What Do the People Profiled in "Iftar Potluck Baltimore" Have in Common? How Are They Different from Each Other?
The people profiled in "Iftar Potluck Baltimore" are similar to one another in some ways, and different in others. Of course, they are all included in the article because—to state the obvious—everyone Laila El-Haddad writes about is Muslim and is observing Ramadan. What else do they have in common? Make a list of similarities. The people are also unlike each other. For example, while all the people are Muslim, Ramadan means something slightly different to each of them. Make notes about these different perspectives. What other differences do you see among the people described in the article? List them. Make a graphic organizer that shows the similarities and differences—perhaps a Venn diagram or a multi-column table.
What Is Multiculturalism?
Step back from the specific details of the article for a few minutes and think instead about a framework for understanding these details. Faridah Abdul-Tawwab Brown describes her experiences of Ramadan this way: "Ramadan has always meant a time of reaffirmation of our own particular cultural stamp, and also it's been about sharing. It's always been a multicultural experience for us growing up." Use this quote as a starting point for writing a definition of multiculturalism.
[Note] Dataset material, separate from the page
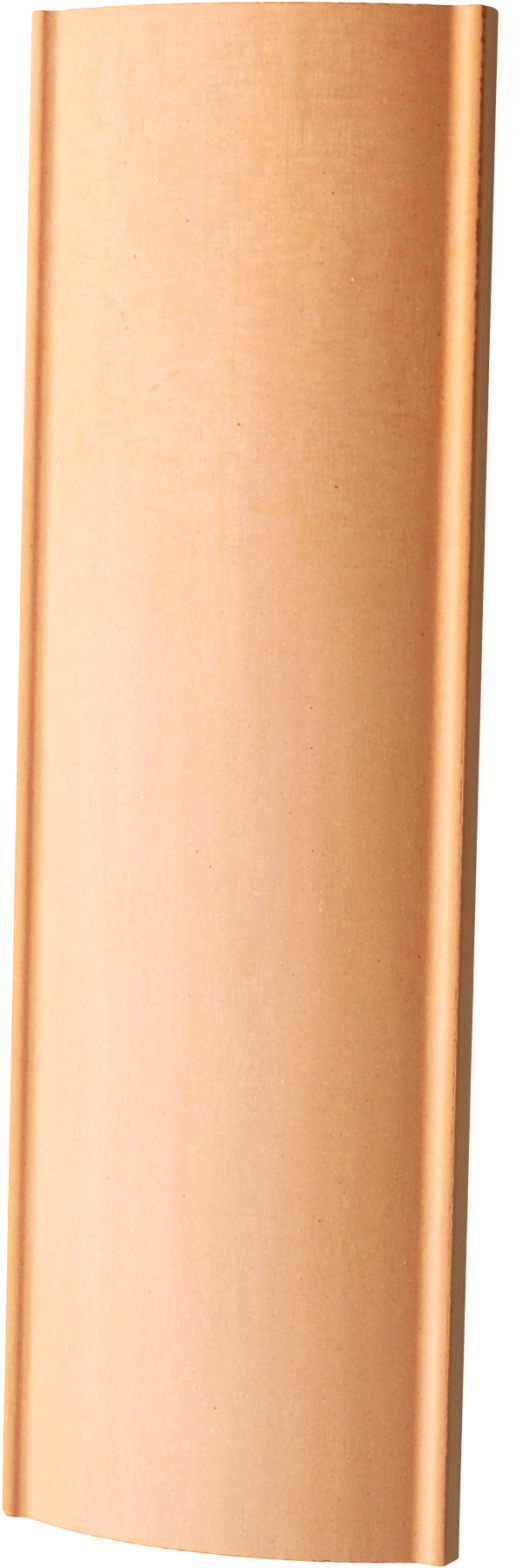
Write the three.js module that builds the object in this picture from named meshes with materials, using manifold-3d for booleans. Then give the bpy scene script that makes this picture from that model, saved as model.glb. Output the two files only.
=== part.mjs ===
// Clay cover tile for a pitched roof: one fired piece of a single clay body.
//
// The clay is pressed through a die as one long arched strip with a rounded bead along
// each edge, wire-cut to length, softened at the corners by hand and fired.
//
// Frame: millimetres, +Z up. The tile lies on its two feet with the arch upwards.
// X runs across it, Y along it, and the origin is the middle of the plane it beds on.

import * as THREE from 'three';
import { mergeVertices } from 'three/addons/utils/BufferGeometryUtils.js';
import Module from 'manifold-3d';

// ---------------------------------------------------------------- driving dimensions

const tileLength = 500;
const tileWidth = 160;

// Rim: the upright side face, and the bead above it
const edgeHeight = 12; // side face, from the bed up to its arris
const arrisDrop = 1; // from the crest of the bead down to that arris
const crestInset = 3.7; // crest of the bead, in from the side face
const beadWidth = 8.6; // bottom of the groove, in from the side face
const grooveDepth = 1.35; // bottom of the groove, below the crest of the bead
const grooveRadius = 5.7; // round bottom of the groove, between the arch and the bead

// Arch between the two beads
const archRise = 21.35; // crown above the bottom of the groove
const crownWall = 12; // thickness of the clay at the crown
const footWidth = 15; // flat strip that each long edge beds on

// Softening after the cut
const endRound = 0.8; // arris round each cut end
const cornerRadius = 1.9; // the four corners, seen from above

// Faceting of the curves
const chordError = 0.01; // furthest that a facet may stray from its arc

// ------------------------------------------------------------------- worked-out sizes

const halfWidth = tileWidth / 2;
const crestHeight = edgeHeight + arrisDrop;
const grooveHeight = crestHeight - grooveDepth;
const crownHeight = grooveHeight + archRise;

const quarterTurn = Math.PI / 2;
const up = quarterTurn; // direction of +Z in the cross-section's plane
const down = -quarterTurn;
const overrun = 1; // how far a cutter passes the clay that it trims

// -------------------------------------------------------------------------- outlines

// Points along a circular arc, close enough together to keep within chordError.
function arc(centreX, centreY, radius, fromAngle, toAngle) {
  const widestStep = 2 * Math.acos(1 - chordError / radius);
  const steps = Math.max(2, Math.ceil(Math.abs(toAngle - fromAngle) / widestStep));
  const clockwise = toAngle < fromAngle;
  const curve = new THREE.EllipseCurve(
    centreX, centreY, radius, radius, fromAngle, toAngle, clockwise,
  );
  return curve.getPoints(steps);
}

// Joins stretches end to end, dropping the point that each shares with the one before.
function joined(...stretches) {
  return stretches.flatMap((points, i) => (i === 0 ? points : points.slice(1)));
}

// Arch and its foot: from the crown down to the bottom of the groove. The circle has its
// top at the crown and touches the round of the groove on its way down.
function archSide() {
  const grooveX = halfWidth - beadWidth;
  const crownAboveRound = archRise - grooveRadius;
  const archRadius =
    (grooveX ** 2 + crownAboveRound ** 2 - grooveRadius ** 2) / (2 * archRise);
  const archCentre = crownHeight - archRadius;
  const grooveCentre = grooveHeight + grooveRadius;
  const footSlope = Math.atan2(grooveX, grooveCentre - archCentre);
  return joined(
    arc(0, archCentre, archRadius, up, up - footSlope),
    arc(grooveX, grooveCentre, grooveRadius, down - footSlope, down),
  );
}

// Bead: from the bottom of the groove up an S of two arcs, the round of the groove and
// the crest, and over one more arc to the arris at the top of the side face. On a very
// narrow bead the round of the groove gives way, so that the crest stays round.
function beadSide() {
  const grooveX = halfWidth - beadWidth;
  const crestX = halfWidth - crestInset;
  const run = crestX - grooveX;
  const bothRadii = (run ** 2 + grooveDepth ** 2) / (2 * grooveDepth);
  const flankSlope = Math.asin(run / bothRadii);
  const roundRadius = Math.min(grooveRadius, 0.7 * bothRadii);
  const crestRadius = bothRadii - roundRadius;
  const shoulderRadius = (crestInset ** 2 + arrisDrop ** 2) / (2 * arrisDrop);
  const shoulderSlope = Math.asin(crestInset / shoulderRadius);
  return joined(
    arc(grooveX, grooveHeight + roundRadius, roundRadius, down, down + flankSlope),
    arc(crestX, crestHeight - crestRadius, crestRadius, up + flankSlope, up),
    arc(crestX, crestHeight - shoulderRadius, shoulderRadius, up, up - shoulderSlope),
  );
}

// Hollow under the arch: one arc from foot to foot, crownWall below the crown.
function hollow() {
  const halfSpan = halfWidth - footWidth;
  const rise = crownHeight - crownWall;
  const radius = (halfSpan ** 2 + rise ** 2) / (2 * rise);
  const halfTurn = Math.atan2(halfSpan, radius - rise);
  return arc(0, rise - radius, radius, up + halfTurn, up - halfTurn);
}

// Whole cross-section, anticlockwise: right side face, top from right to left, left side
// face, and back to the start through the hollow.
function crossSection() {
  const rightTop = joined(archSide(), beadSide());
  const leftTop = rightTop.map((point) => new THREE.Vector2(-point.x, point.y));
  return new THREE.Shape([
    new THREE.Vector2(halfWidth, 0),
    ...joined(rightTop.reverse(), leftTop),
    new THREE.Vector2(-halfWidth, 0),
    ...hollow(),
  ]);
}

// What is taken off one square corner, seen from above: the square that reaches past it,
// less the quarter round that stays. The origin is the centre of that round.
function cornerWaste() {
  const reach = cornerRadius + overrun;
  return new THREE.Shape([
    new THREE.Vector2(reach, 0),
    new THREE.Vector2(reach, reach),
    new THREE.Vector2(0, reach),
    ...arc(0, 0, cornerRadius, up, 0),
  ]);
}

// ---------------------------------------------------------------------------- solids

const wasm = await Module();
wasm.setup();

// Closed three.js geometry to a manifold solid.
function solidOf(geometry) {
  geometry.deleteAttribute('normal');
  geometry.deleteAttribute('uv');
  const merged = mergeVertices(geometry);
  return new wasm.Manifold(new wasm.Mesh({
    numProp: 3,
    vertProperties: merged.attributes.position.array,
    triVerts: new Uint32Array(merged.index.array),
  }));
}

// Manifold solid back to a three.js geometry.
function geometryOf(solid) {
  const mesh = solid.getMesh();
  const geometry = new THREE.BufferGeometry();
  geometry.setAttribute('position', new THREE.BufferAttribute(mesh.vertProperties, 3));
  geometry.setIndex(new THREE.BufferAttribute(mesh.triVerts, 1));
  geometry.computeVertexNormals();
  return geometry;
}

// The strip of clay, cut to length: the cross-section run along Y, with the arris round
// each cut end eased by endRound.
function cutStrip() {
  const geometry = new THREE.ExtrudeGeometry(crossSection(), {
    depth: tileLength - 2 * endRound,
    bevelEnabled: true,
    bevelThickness: endRound,
    bevelSize: endRound,
    bevelOffset: -endRound,
    bevelSegments: 2,
  });
  geometry.translate(0, 0, endRound - tileLength / 2);
  geometry.rotateX(quarterTurn);
  return solidOf(geometry);
}

// Upright cutters that round the four corners, from below the bed to above the crown.
function cornerCutters() {
  const x = halfWidth - cornerRadius;
  const y = tileLength / 2 - cornerRadius;
  const corners = [[x, y], [-x, y], [-x, -y], [x, -y]];
  return corners.map(([cornerX, cornerY], i) => {
    const geometry = new THREE.ExtrudeGeometry(cornerWaste(), {
      depth: crownHeight + 2 * overrun,
      bevelEnabled: false,
    });
    geometry.rotateZ(i * quarterTurn);
    geometry.translate(cornerX, cornerY, -overrun);
    return solidOf(geometry);
  });
}

// ------------------------------------------------------------------------------ model

const firedClay = new THREE.MeshStandardMaterial({
  color: 0xd79c70,
  roughness: 0.9,
  metalness: 0,
});

const tile = cornerCutters().reduce((clay, cutter) => clay.subtract(cutter), cutStrip());

const coverTile = new THREE.Mesh(geometryOf(tile), firedClay);
coverTile.name = 'cover_tile';

const part = new THREE.Group();
part.add(coverTile);

export default part;
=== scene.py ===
# %% [markdown]
# # A clay cover tile
#
# A cover tile bridges the joint between two channel tiles on a pitched roof. Stiff clay is
# pressed through a steel die, so one cross-section runs the whole length: a shallow arch with
# a rounded bead along each edge. A wire cuts the strip to length, the wet corners are rubbed
# round by hand, and the tile is dried and fired. It is one piece with no coating.
#
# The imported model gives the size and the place. The surface made here stands for it: the same
# cross-section, with the softened and torn edges, chips and drag marks of the fired tile.

# %% Load the frame
import math

import bpy
import numpy as np
from mathutils import Matrix, Vector


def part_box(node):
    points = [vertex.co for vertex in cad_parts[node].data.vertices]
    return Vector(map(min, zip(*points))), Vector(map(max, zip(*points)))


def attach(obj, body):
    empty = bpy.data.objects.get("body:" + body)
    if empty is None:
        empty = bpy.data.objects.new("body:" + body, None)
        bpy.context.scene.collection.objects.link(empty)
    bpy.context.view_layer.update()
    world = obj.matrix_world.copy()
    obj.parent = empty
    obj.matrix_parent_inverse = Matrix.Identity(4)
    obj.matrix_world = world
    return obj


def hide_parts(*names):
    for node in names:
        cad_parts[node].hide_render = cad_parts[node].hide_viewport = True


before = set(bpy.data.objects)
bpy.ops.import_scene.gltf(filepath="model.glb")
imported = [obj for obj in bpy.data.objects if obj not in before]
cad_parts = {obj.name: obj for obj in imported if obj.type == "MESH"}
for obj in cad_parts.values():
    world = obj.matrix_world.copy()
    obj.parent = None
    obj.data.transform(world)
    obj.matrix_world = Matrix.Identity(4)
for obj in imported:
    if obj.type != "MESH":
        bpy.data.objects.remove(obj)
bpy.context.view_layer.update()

MM = 0.001  # the sizes below are in millimetres, and Blender works in metres

low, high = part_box("cover_tile")
LENGTH = (high.y - low.y) / MM
WIDTH = (high.x - low.x) / MM
HEIGHT = (high.z - low.z) / MM
print(f"tile: {LENGTH:.1f} long, {WIDTH:.1f} wide, {HEIGHT:.1f} high, in mm")

# %% [markdown]
# ## The camera
#
# The camera comes first, because it decides which surfaces are seen. A long lens from well
# above flattens the tile gently and keeps its long edges nearly parallel. It could be aimed
# with a Track To constraint. Three plain turns are used instead, because they say where the
# camera stands: swung to the right of straight above, tipped towards the far end, and rolled
# a little. It backs away from the middle of the bed plane along its own axis.

# %% Camera
CAMERA_SWING = math.radians(23.724)  # to the right of straight above
CAMERA_TIP = math.radians(3.764)  # towards the far end
CAMERA_ROLL = math.radians(1.315)
CAMERA_DISTANCE = 1.7101
CAMERA_SLIDE = (0.00342, -0.00141)  # right and up, in the camera's own axes
LENS = 119.97  # for a sensor 36 mm on its long side


def add_camera():
    """Turns a camera that looks straight down, then moves it back along its own axis."""
    data = bpy.data.cameras.new("studio_camera")
    data.lens = LENS
    data.sensor_width = 36
    camera = bpy.data.objects.new("studio_camera", data)
    bpy.context.scene.collection.objects.link(camera)
    turn = (
        Matrix.Rotation(CAMERA_SWING, 3, "Y")
        @ Matrix.Rotation(-CAMERA_TIP, 3, "X")
        @ Matrix.Rotation(CAMERA_ROLL, 3, "Z")
    )
    place = turn @ Vector((*CAMERA_SLIDE, CAMERA_DISTANCE))
    camera.matrix_world = Matrix.Translation(place) @ turn.to_4x4()
    return camera


bpy.context.scene.camera = add_camera()
print("camera at", [round(value, 3) for value in bpy.context.scene.camera.location])

# %% [markdown]
# ## The cross-section
#
# The die's outline is a chain of arcs, each tangent to the next, with a sharp arris only where
# a side face meets the bead or the bed. It could be drawn as a Bezier curve by hand. Arcs
# worked out from a few sizes are truer to the tool that made the die, and they match the
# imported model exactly.

# %% Sizes of the cross-section
EDGE_HEIGHT = 12.0  # side face, from the bed up to its arris
ARRIS_DROP = 1.0  # from the crest of the bead down to that arris
CREST_INSET = 3.7  # crest of the bead, in from the side face
BEAD_WIDTH = 8.6  # bottom of the groove, in from the side face
GROOVE_DEPTH = 1.35  # bottom of the groove, below the crest of the bead
GROOVE_RADIUS = 5.7  # round bottom of the groove, between the arch and the bead
CROWN_WALL = 12.0  # thickness of the clay at the crown
FOOT_WIDTH = 15.0  # flat strip that each long edge beds on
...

Research the term online to make sure you understand it well enough to define it accurately. (If you have already learned about multiculturalism in your studies, this will be a useful review and an opportunity to apply what you know to the article.)
How Is the Iftar Potluck an Example of Multiculturalism?
Now put the iftar potluck and multiculturalism together. How is the potluck an example of multiculturalism? Create a visual (mosaic, collage or map, for example) that answers the question. (You might also think about how the 14 snapshots of the potluck also support the idea.) Then put words to your analysis. Write an essay about the benefits of multiculturalism, drawing on content from the article for evidence and examples.
Common Core Standards met in this lesson:
RL/RI.1 Read closely to determine what the text says explicitly and to make logical inferences from it; cite specific textual evidence when writing or speaking to support conclusions drawn from the text.
RL/RI.2 Determine central ideas or themes of a text and analyze their development; summarize the key supporting details and ideas.
W.1 Write arguments to support claims in an analysis of substantive topics or texts, using valid relevant and sufficient evidence, and reasoning.
W.2 Write informative/explanatory texts to examine and convey complex ideas and information clearly and accurately through the effective selection, organization and analysis of content.